Pallanti merkt op dat hij zelf een groot liefhebber van de Haiku is. Hij legt het label voor me uit, een prachtige middeleeuwse tekening van een ridder. ‘Op het label gebruik ik het zwart en wit , voor de eenvoud van de haiku. Het is overigens dezelfde ridder als op een Brunello van Frescobaldi, de Castelgiocondo: afgebeeld is Guidoriccio da Fogliano door Simone Martini. Er is geen relatie met Ama, het is gewoon een mooi schilderij.’
Als toegift proef ik nog van de Vin Santo, op traditionele wijze gemaakt van gedroogde malvasia- en trebbiano-druiven. ‘Ik heb voor deze wijn een beetje ‘wetenschap’ geïntroduceerd. Ik pers de druiven als ze een bepaald percentage suiker hebben. Ik wil frisheid, niet te veel suiker, zodat je hem ook bij de kaas kunt drinken. Met Vin Santo is het net als met de Chianti: hij heeft een slechte naam omdat er ook veel slechte Vin Santo is.

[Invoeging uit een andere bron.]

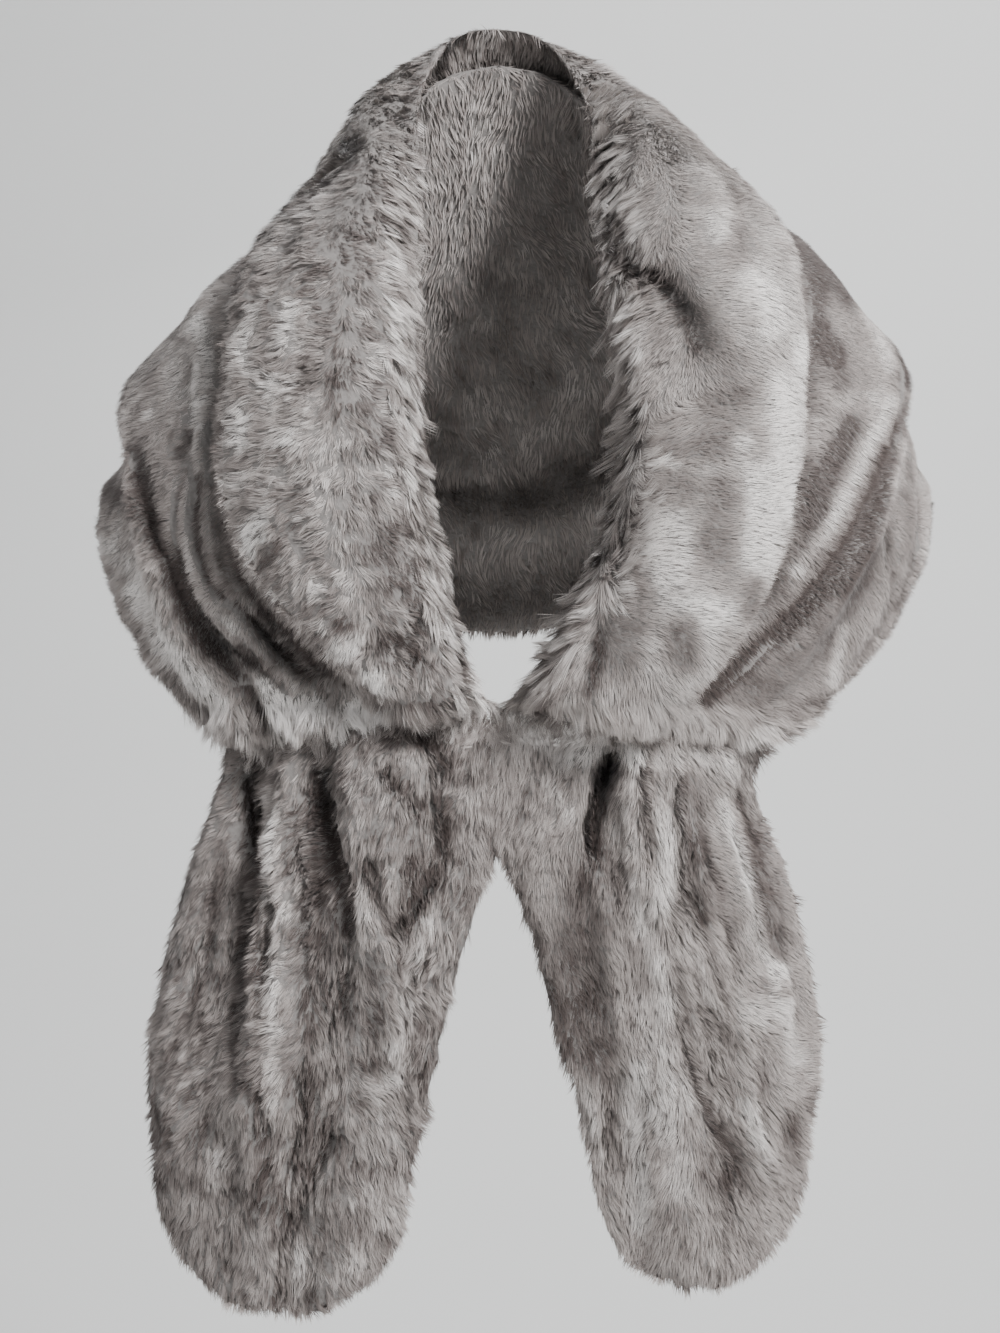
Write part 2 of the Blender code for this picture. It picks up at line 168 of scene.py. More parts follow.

Tot slot merkt Pallanti nog op: ‘Wijn maken is net als het bereiden van een goede maaltijd door een chef. Met blending bereik je wat je wilt in een wijn, net als een chef zijn ingrediënten mengt. De ingrediënten samen kunnen best lekker zijn, maar uiteindelijk is het geheel meer dan de delen.’